2. I was actually scared and intimidated of you way back in high school. But fast forward several years later, I realized why I shouldn’t have had.

3. You don’t have a big number of friends. But what you lack for quantity, you compensate with quality.

4. When I think of college and university life. You’re one of the top people who come into my mind.

5. Your sensitivity as a person is something to be admired. Only that, a very few trusted people can get a glimpse of it because it is often masked by your strong personality.

6. Once somebody wins your trust, you give it all the way.

7. Your loyalty to family and friends is incomparable.

8. You are a hoarder and a keeper of random things. And I guess that extends to  how you keep and value people.

9. Remember “crazy for you?”. (Next number!)

10. A very few people know this but because of your appreciation of various movies, you often see and view situations as a scene in one of those you’ve seen.

11. You’re also one of the OC people whom I know when it comes to household tasks.

12. You’re a realist and you are deeply grounded.

13. You might express it in your own way, sometimes in ways that other people may misinterpret but you actually care a lot.
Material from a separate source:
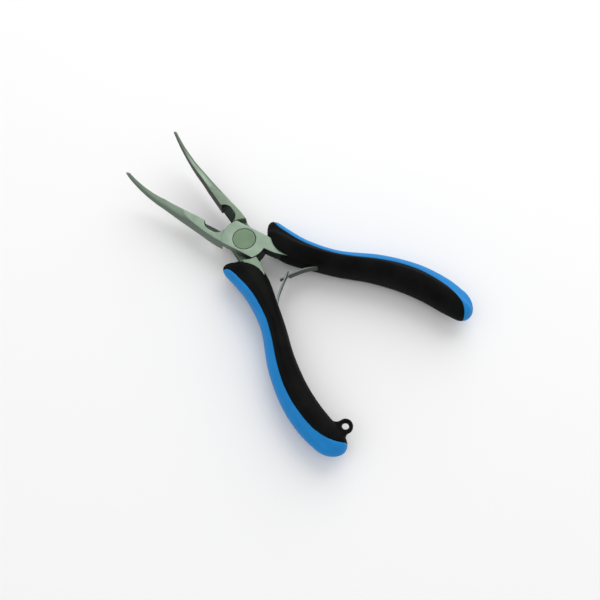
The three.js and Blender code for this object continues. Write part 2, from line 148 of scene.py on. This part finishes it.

In fact, behind your woman of steel demeanor is a big softie. :)



And, the other half of this list Fatty are my wishes and prayers for you!

14. I always include in my prayers that you (and the others, including me as well) will always find people who wouldn’t make you feel like you are miles away from home.

15. I wish you to always find happiness and peace of mind all the time.

16. I wish you the best health always (Very important!).

17. May you reach the places which you have always dreamt of going into.

18. May you always bring a little piece of home with you.

19. I hope you always have laughter and clean fun in the company of good people while always remembering the specialness of old friends.

20. I wish you to accept the grace of being granted all the desires of your heart.

21. I wish you to find love…

22….and love

23……and love

24……..and love

25………..and did I mention LOVe?


HAPPy Birthday fatty!

i Seldom say this, but you are badly missed!